If you have a plan in place for you and your pets, you will likely encounter less difficulty, stress and worry when you need to make a decision during an emergency. If local officials ask you to evacuate, that means your pet should evacuate too. If you leave your pets behind, they may end up lost, injured or worse.

Things to include in your plan:

  • Have an evacuation plan for your pet. Many public shelters and hotels do not allow pets inside. Know a safe place where you can take your pets before disasters and emergencies happen.
  • Develop a buddy system. Plan with neighbors, friends or relatives to make sure that someone is available to care for or evacuate your pets if you are unable to do so.
  • Have your pet microchipped. Make sure to keep your address and phone number up-to-date and include contact information for an emergency contact outside of your immediate area.
  • Contact your local emergency management office, animal shelter or animal control office to get additional advice and information if you’re unsure how to care for your pet in case of an emergency.

PET EMERGENCY KITS

    • Food. Keep several days’ supply of food in an airtight, waterproof container.
    • Water. Store a water bowl and several days’ supply of water.
    • Medicine. Keep an extra supply of the medicine your pet takes on a regular basis in a waterproof container.
    • First aid kit. Talk to your veterinarian about what is most appropriate for your pet’s emergency medical needs.
    • Collar with ID tag and a harness or leash. Include a backup leash, collar and ID tag. Have copies of your pet’s registration information and other relevant documents in a waterproof container and available electronically.

 

 

Your emergency plans should include places to go and stay with family or friends outside of your region. Remember shelters should be your last resort. DO NOT LEAVE YOUR PETS BEHIND. 

Tips for Large Animals

If you have pets such as horses, goats or pigs on your property, be sure to prepare before a disaster.

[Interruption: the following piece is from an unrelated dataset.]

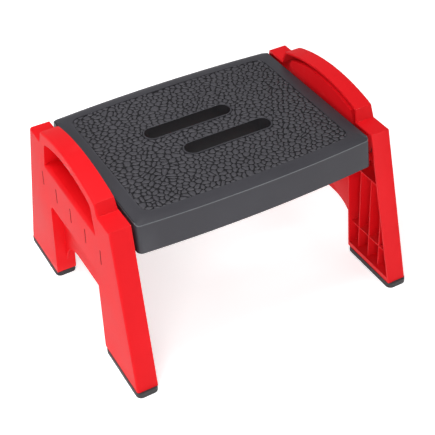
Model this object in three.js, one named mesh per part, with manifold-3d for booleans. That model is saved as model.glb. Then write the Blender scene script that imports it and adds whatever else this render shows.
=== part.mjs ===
// Folding step stool: one moulded seat deck carried by two hinged end frames.
// Millimetres, +X along the seat, -Y is the front, +Z up, origin on the floor under the middle.
import * as THREE from 'three';
import * as BufferGeometryUtils from 'three/addons/utils/BufferGeometryUtils.js';
import Module from 'manifold-3d';

const wasm = await Module();
wasm.setup();

// ---------------------------------------------------------------- driving dimensions
const GAP = 0.3; // clearance between pieces that touch
const WALL = 3; // general moulded wall
const JOIN = 1; // how far joined solids run into each other
const PAST = 5; // how far a cutting solid runs past the face it cuts
const FAR = 500; // beyond the whole stool

const SEAT_LENGTH = 360;
const SEAT_DEPTH = 275.6; // at the two ends
const SEAT_BOW = 7.7; // each long side bows out by this much in its middle
const BOW_STEPS = 14;
const CORNER_STEPS = 4;
const BORDER_SHARES = [0.7, 0.35]; // rings across the rolled border, 1 at its outer edge
const SEAT_TOP = 249.5;
const APRON_HEIGHT = 45.7;
const APRON_FLARE_X = 2; // how far the apron spreads out at its lower edge
const APRON_FLARE_Y = 5.6;
const SEAT_CORNER = 7;
const SEAT_EDGE = 1.5; // round on the top edge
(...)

In addition to the tips above:

  • Ensure all animals have some form of identification.
  • Evacuate animals earlier, whenever possible. Map out primary and secondary routes in advance.
  • Make available vehicles and trailers needed for transporting and supporting each type of animal. Also make available experienced handlers and drivers.
  • Ensure destinations have food, water, veterinary care and handling equipment.
  • If evacuation is not possible, animal owners must decide whether to move large animals to a barn or turn them loose outside.